LASSO when conditioning on signs and active set¶

One of the first works in this line of conditional inference is Lee et al. which considers the LASSO (squared-error loss) and conditions on the active set and their signs.

[1]:

import numpy as np, pandas as pd
import matplotlib.pyplot as plt
import statsmodels.api as sm
%matplotlib inline

from selectinf.tests.instance import gaussian_instance # to generate the data
from selectinf.algorithms.api import lasso

We will know generate some data from an OLS regression model and fit the LASSO with a fixed value of \(\lambda\). In the simulation world, we know the true parameters, hence we can then return pivots for each variable selected by the LASSO. These pivots should look (marginally) like a draw from np.random.sample. This is the plot below.

[2]:

np.random.seed(0) # for replicability

def simulate(n=500,
             p=100,
             s=5,
             signal=(5, 10),
             sigma=1):

    # description of statistical problem

    X, y, truth = gaussian_instance(n=n,
                                    p=p,
                                    s=s,
                                    equicorrelated=False,
                                    rho=0.,
                                    sigma=sigma,
                                    signal=signal,
                                    random_signs=True,
                                    scale=False)[:3]

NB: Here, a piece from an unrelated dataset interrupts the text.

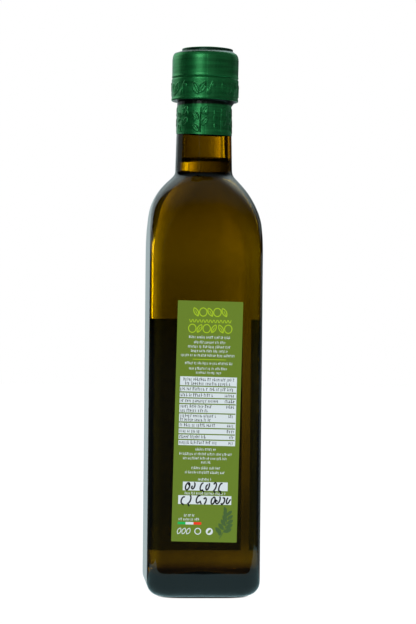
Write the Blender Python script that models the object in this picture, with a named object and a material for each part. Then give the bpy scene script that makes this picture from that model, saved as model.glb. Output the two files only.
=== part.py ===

    sigma_hat = np.linalg.norm(y - X.dot(np.linalg.pinv(X).dot(y))) / np.sqrt(n - p)
    L = lasso.gaussian(X, y, 2 * np.sqrt(n), sigma=sigma_hat)
    soln = L.fit()
    active_vars = soln != 0

    if active_vars[truth != 0].sum() == s: # ensure we have screened for ease of interpretation
        projected_truth = np.linalg.pinv(X[:, active_vars]).dot(X.dot(truth))
        S = L.summary(truth=projected_truth)
        S0 = L.summary()

        pivot = S['pval'] # these should be pivotal
        pvalue = S0['pval']
        return pd.DataFrame({'pivot':pivot,
                             'pvalue':pvalue})

Let’s take a look at what we get as a return value:

[3]:

while True:
    df = simulate()
    if df is not None:
        break
df.columns

[3]:

Index(['pivot', 'pvalue'], dtype='object')

[4]:

dfs = []
for i in range(200):
    df = simulate()
    if df is not None:
        dfs.append(df)

[5]:

results = pd.concat(dfs)
import statsmodels.api as sm
thresh = 0.001 # POSSIBLE BUG? several very small pivots -- fine for pvalues
grid = np.linspace(0, 1, 101)
fig = plt.figure(figsize=(8, 8))
plt.plot(grid, sm.distributions.ECDF(results['pivot'][results['pivot'] > thresh])(grid), 'b-', linewidth=3, label='Pivot')
plt.plot(grid, sm.distributions.ECDF(results['pvalue'])(grid), 'r-', linewidth=3, label='P-value')
plt.plot([0, 1], [0, 1], 'k--')
plt.legend(fontsize=15);

[ ]: